Short problem => Copy exactly the lines of the material below that run from the one containing "const head = new THREE.Group();" through the one containing "before = set(bpy.data.objects)". Copy no other lines.

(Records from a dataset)
begin

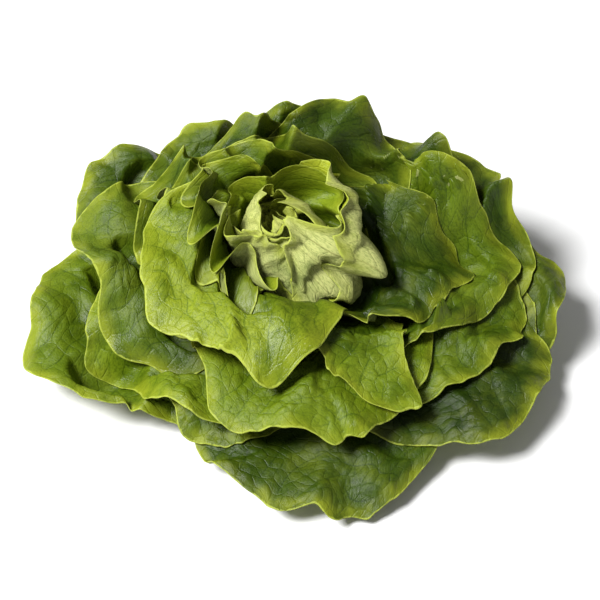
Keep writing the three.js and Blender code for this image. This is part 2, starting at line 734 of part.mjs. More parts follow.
// The blade of leaf n, moved out near whatever inside it would touch it.
function clearBlade(n, inside) {
  for (let move = 0; move < MOST_MOVES; move++) {
    const wide = solid(bladeOf(n, CLEARANCE));
    const near = inside.flatMap((other) => touches(wide, other));
    if (!near.length) break;
    for (const [key, place] of placed[n]) {
      const column = key % FINEST;
      const row = (key - column) / FINEST;
      const here = pointAt((column / FINEST) * TURN, ROWS[row], place.layer);
      if (near.some((touch) => touch.distanceTo(here) < MOVE_REACH)) place.layer += MOVE / place.gauge;
    }
  }
  return bladeOf(n);
}

function leafColour(layer) {
  if (layer < MIDDLE_LAYER) return HEART_COLOUR.clone().lerp(MIDDLE_COLOUR, layer / MIDDLE_LAYER);
  return MIDDLE_COLOUR.clone().lerp(OUTER_COLOUR, (layer - MIDDLE_LAYER) / (1 - MIDDLE_LAYER));
}

const head = new THREE.Group();

function addPiece(name, geometry, color, roughness) {
  geometry.computeVertexNormals();
  const piece = new THREE.Mesh(geometry, new THREE.MeshStandardMaterial({ color, roughness, metalness: 0 }));
  piece.name = name;
  head.add(piece);
}

const stem = turned([[0, 0], ...STEM_SIDE, [0, STEM_TOP]], STEM_SIDES);
const heart = heartGeometry();
addPiece("stem", stem, STEM_COLOUR, STEM_ROUGHNESS);
addPiece("heart", heart, HEART_COLOUR, LEAF_ROUGHNESS);
const inside = [geometrySolid(stem), geometrySolid(heart)];
for (let n = HEART_LEAVES; n < LEAVES.length; n++) {
  const blade = clearBlade(n, inside);
  inside.push(solid(blade));
  addPiece(LEAVES[n].name, geometryOf(blade), leafColour(LEAVES[n].layer), LEAF_ROUGHNESS);
}

export default head;
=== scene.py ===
"""A butterhead lettuce as picked, grown leaf by leaf round its cut stem.

The shapes are worked out in millimetres and built in metres, with +Z up, the middle of the stem's cut face
at the origin and the front of the head towards -Y. The head is a family of layers wound round the stem.
Each leaf is a flat outline laid on a layer, with a form of its own, pushed out by the leaves inside it.
"""

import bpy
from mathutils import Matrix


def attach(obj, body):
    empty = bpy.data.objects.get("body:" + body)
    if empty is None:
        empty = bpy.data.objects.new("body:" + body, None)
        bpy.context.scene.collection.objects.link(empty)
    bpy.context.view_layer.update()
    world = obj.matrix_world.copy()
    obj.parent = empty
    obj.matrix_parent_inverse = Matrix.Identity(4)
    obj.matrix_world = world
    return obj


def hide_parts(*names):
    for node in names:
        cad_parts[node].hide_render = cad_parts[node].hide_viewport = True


bl_info = {
    "name": "Butterhead Lettuce",
    "version": (1, 0, 0),
    "blender": (4, 5, 0),
    "location": "3D View > Sidebar > Lettuce",
    "description": "Grows the leaves, the heart and the cut stem of a butterhead lettuce and lights it",
    "category": "Object",
}

import functools
import math
from dataclasses import dataclass
from types import SimpleNamespace

import bpy
import numpy as np
from mathutils import Vector

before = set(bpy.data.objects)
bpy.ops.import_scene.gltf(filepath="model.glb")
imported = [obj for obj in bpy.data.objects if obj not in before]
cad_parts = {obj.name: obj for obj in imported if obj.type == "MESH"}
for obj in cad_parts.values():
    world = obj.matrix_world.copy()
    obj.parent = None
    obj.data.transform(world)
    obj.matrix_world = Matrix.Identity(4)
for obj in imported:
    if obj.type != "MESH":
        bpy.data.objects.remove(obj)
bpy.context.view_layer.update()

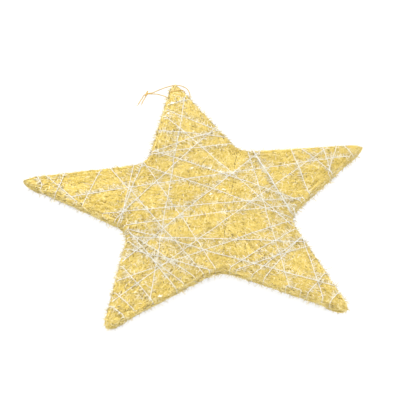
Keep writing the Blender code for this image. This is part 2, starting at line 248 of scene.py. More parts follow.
def strand_material(name, stops, dull, glossy, speckle=0.0, **surface):
    """A material whose colour ramp reads each strand's tone, mixed with a share of random grains.

    A grain's random colour counts as one number, its brightness. The same mix sets the roughness,
    from dull where it is dark to glossy where it is pale. The grains are a little hollow as well.
    """
    material, tree, shader = new_material(name, **surface)
    tone = add(tree, "ShaderNodeAttribute", {"attribute_name": "tone"}).outputs["Fac"]
    place = add(tree, "ShaderNodeTexCoord").outputs["Object"]
    grains = add(tree, "ShaderNodeTexVoronoi", Vector=place, Scale=GRAIN_SCALE)
    mixed = add(tree, "ShaderNodeMix", _0=speckle, _2=tone, _3=grains.outputs["Color"])
    colours = add(tree, "ShaderNodeValToRGB", Fac=mixed.outputs["Result"])
    elements = colours.color_ramp.elements
    while len(elements) < len(stops):
        elements.new(0.5)
    for element, (position, colour) in zip(elements, stops):
        element.position, element.color = position, linear(colour)
    tree.links.new(colours.outputs["Color"], shader.inputs["Base Color"])
    rough = add(tree, "ShaderNodeMapRange", Value=mixed.outputs["Result"], To_Min=dull, To_Max=glossy)
    tree.links.new(rough.outputs["Result"], shader.inputs["Roughness"])
    if speckle:
        bump = add(tree, "ShaderNodeBump", Height=grains.outputs["Distance"], Distance=GRAIN_HEIGHT)
        tree.links.new(bump.outputs["Normal"], shader.inputs["Normal"])
    return material


print("sisal's middle gold in linear light:", [round(float(v), 3) for v in linear("#c5aa46")[:3]])

# %% Sisal, tinsel yarn and gold thread
# Fibres cross about every millimetre, and a pixel is 1.2 mm wide here.
GRAIN_SCALE, GRAIN_HEIGHT = 1 / (1.15 * MM), 0.15 * MM

# Leaf fibre, scraped clean and dried in the sun: straw gold, and silkier the paler it is.
sisal = strand_material(
    "loose_sisal", ((0.0, "#745616"), (0.14, "#a88a2c"), (0.38, "#c5aa46"), (0.64, "#d6c067"),
                    (1.0, "#f2e9c4")),
    0.72, 0.52, speckle=0.62, IOR=1.5, Sheen_Weight=0.25, Sheen_Roughness=0.4)
# The same fibre pressed together: little light gets in, so its colour is painted deeper, painted
# shade, and it is duller.
packed_sisal_painted_shade = strand_material(
    "packed_sisal_painted_shade", ((0.0, "#927426"), (0.5, "#bc9c42"), (1.0, "#d0b25c")),
    0.86, 0.74, speckle=0.5)
# Fibre on which the leaf's juice has dried: brown and dull. It also colours the dark flecks that paint
# shadow between fibres.
stain_and_shadow_sisal = strand_material(
    "stain_and_shadow_sisal", ((0.0, "#3e2e10"), (0.5, "#6e5524"), (1.0, "#94783a")),
    0.76, 0.64, speckle=0.3)
# Spun cotton, undyed: a soft off-white with a fine fuzz, hence the sheen.
core_white = strand_material(
    "yarn_core_cotton", ((0.0, "#d6d3c8"), (0.5, "#e8e6de"), (1.0, "#f4f3ee")),
    0.56, 0.44, IOR=1.5, Sheen_Weight=0.3)
# Plastic film with a breath of metal on it, slit into blades: pale tones are a painted glint, brown
# ones a painted dull reflection.
film = strand_material(
    "metallised_film", ((0.0, "#846c34"), (0.4, "#c0ae74"), (1.0, "#f4efdc")),
    0.45, 0.3, Metallic=0.15)
# Shiny yarn dyed gold and twisted: a soft glow along each turn.
gold = strand_material(
    "twisted_gold_thread", ((0.0, "#96793a"), (0.5, "#bf9c4e"), (1.0, "#d8bd74")),
    0.5, 0.36, Metallic=0.2, IOR=1.5, Sheen_Weight=0.2)
print("materials:", ", ".join(m.name for m in (sisal, packed_sisal_painted_shade, stain_and_shadow_sisal,
                                                core_white, film, gold)))

# %% [markdown]
# ## One way to make every strand
#
# Fibres, yarn, whiskers and thread are all the same form: a thin closed tube along a line of
# points. So one function makes thousands of them at once. Each point gets a small ring of corners
# in the plane across the line. Wide and flat rings make a ribbon, round ones a thread.

# %% Strands
LOWEST = 0.05 * MM


def unit(vectors):
    """Vectors made one long."""
    return vectors / np.maximum(np.linalg.norm(vectors, axis=-1, keepdims=True), 1e-12)


def headings(spines):
    """The direction of each line at each of its points, from the points before and after."""
    ahead = np.empty_like(spines)
    ahead[..., 1:-1, :] = spines[..., 2:, :] - spines[..., :-2, :]
    ahead[..., 0, :] = spines[..., 1, :] - spines[..., 0, :]
    ahead[..., -1, :] = spines[..., -1, :] - spines[..., -2, :]
    return unit(ahead)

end

Output for this task =>
const head = new THREE.Group();

function addPiece(name, geometry, color, roughness) {
  geometry.computeVertexNormals();
  const piece = new THREE.Mesh(geometry, new THREE.MeshStandardMaterial({ color, roughness, metalness: 0 }));
  piece.name = name;
  head.add(piece);
}

const stem = turned([[0, 0], ...STEM_SIDE, [0, STEM_TOP]], STEM_SIDES);
const heart = heartGeometry();
addPiece("stem", stem, STEM_COLOUR, STEM_ROUGHNESS);
addPiece("heart", heart, HEART_COLOUR, LEAF_ROUGHNESS);
const inside = [geometrySolid(stem), geometrySolid(heart)];
for (let n = HEART_LEAVES; n < LEAVES.length; n++) {
  const blade = clearBlade(n, inside);
  inside.push(solid(blade));
  addPiece(LEAVES[n].name, geometryOf(blade), leafColour(LEAVES[n].layer), LEAF_ROUGHNESS);
}

export default head;
=== scene.py ===
"""A butterhead lettuce as picked, grown leaf by leaf round its cut stem.

The shapes are worked out in millimetres and built in metres, with +Z up, the middle of the stem's cut face
at the origin and the front of the head towards -Y. The head is a family of layers wound round the stem.
Each leaf is a flat outline laid on a layer, with a form of its own, pushed out by the leaves inside it.
"""

import bpy
from mathutils import Matrix


def attach(obj, body):
    empty = bpy.data.objects.get("body:" + body)
    if empty is None:
        empty = bpy.data.objects.new("body:" + body, None)
        bpy.context.scene.collection.objects.link(empty)
    bpy.context.view_layer.update()
    world = obj.matrix_world.copy()
    obj.parent = empty
    obj.matrix_parent_inverse = Matrix.Identity(4)
    obj.matrix_world = world
    return obj


def hide_parts(*names):
    for node in names:
        cad_parts[node].hide_render = cad_parts[node].hide_viewport = True


bl_info = {
    "name": "Butterhead Lettuce",
    "version": (1, 0, 0),
    "blender": (4, 5, 0),
    "location": "3D View > Sidebar > Lettuce",
    "description": "Grows the leaves, the heart and the cut stem of a butterhead lettuce and lights it",
    "category": "Object",
}

import functools
import math
from dataclasses import dataclass
from types import SimpleNamespace

import bpy
import numpy as np
from mathutils import Vector

before = set(bpy.data.objects)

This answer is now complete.